Donn Soto was the father of an eight-month old daughter. His father Ernest and brothers Kevin and Craig are active members of Local 29, Barry said. Donn was born in Eugene in 1972, graduated from Milwaukie’s Rex Putnam High School in 1991 and worked odd jobs before being accepted into the Iron Workers apprenticeship program. He was in his final year of training.
Colouzis, a former president of Local 86, is survived by a wife and three daughters. He was well respected by his colleagues and loved to hunt when not working.

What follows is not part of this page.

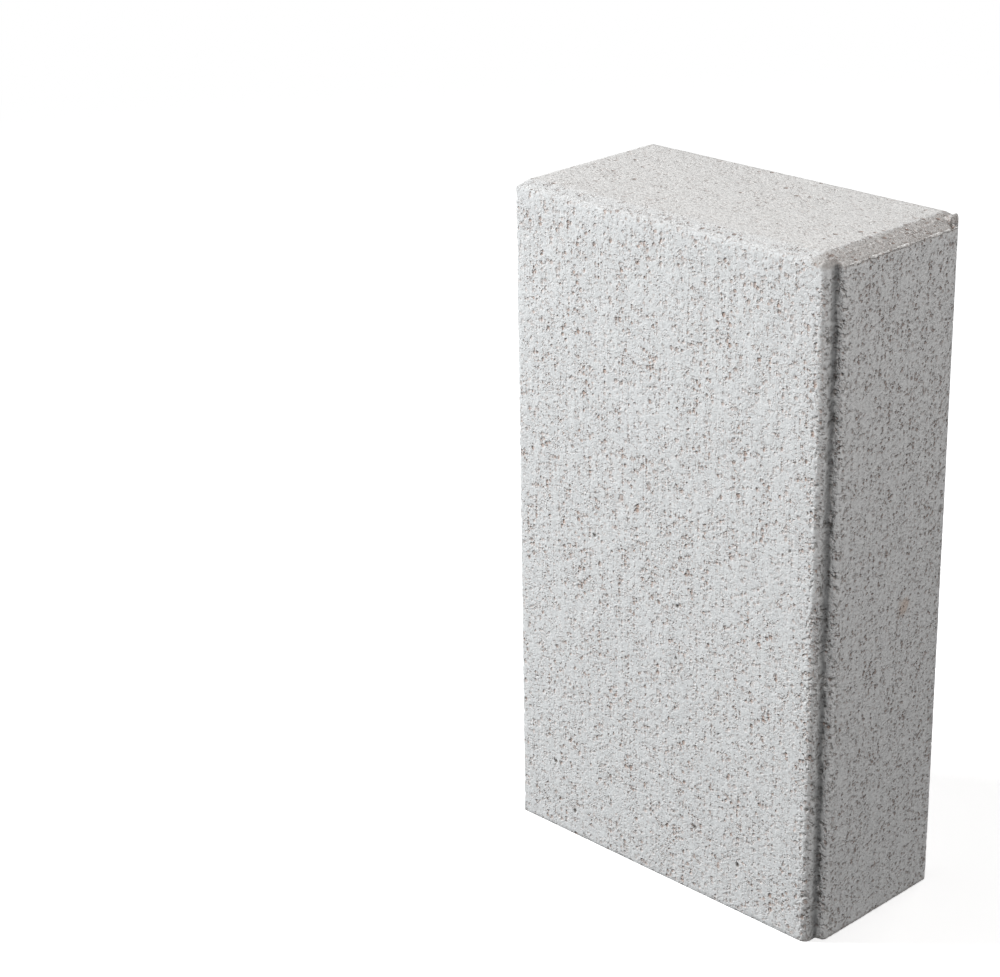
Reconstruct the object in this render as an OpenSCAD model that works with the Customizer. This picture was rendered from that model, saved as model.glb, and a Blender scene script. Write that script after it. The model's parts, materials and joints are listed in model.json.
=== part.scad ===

Rider joined Local 751’s apprenticeship program in 1991. A star swimmer and football player in high school, he followed work to the Portland area and had helped build the Rose Garden Arena. Rider’s wife Peggy bore a son seven weeks ago. He also was the stepfather to seven-year-old Rolin. They had recently bought a home in Vancouver.
Contributions to the Memorial Fund for families of the airport accident can be sent to the Iron Workers Local 29 Credit Union, 6701 SE Foster Road, Portland, OR 97206. For more information, call (503) 774-0777.
Nick Colouzis – An Ironworker for 35 years. Colouzis left behind his wife, Judy, and an 11-year-old daughter, Calli. He also has two daughters from his first marriage. They are Christa Colouzis Hernandez, of Seattle and Nicole Colouzis Nordstrom.
Donn Soto – Age 24, Apprentice Ironworker – Soto left an 8-month-old daughter, Victoria Hager; ironworker brothers Craig and Kevin; and parents Ernie and Kathleen.
Chris Rider – Ironworker- Rider’s widow, Peggy, and his two children, step-son Rollin Pick, 7, and son Nathaniel, 7 months.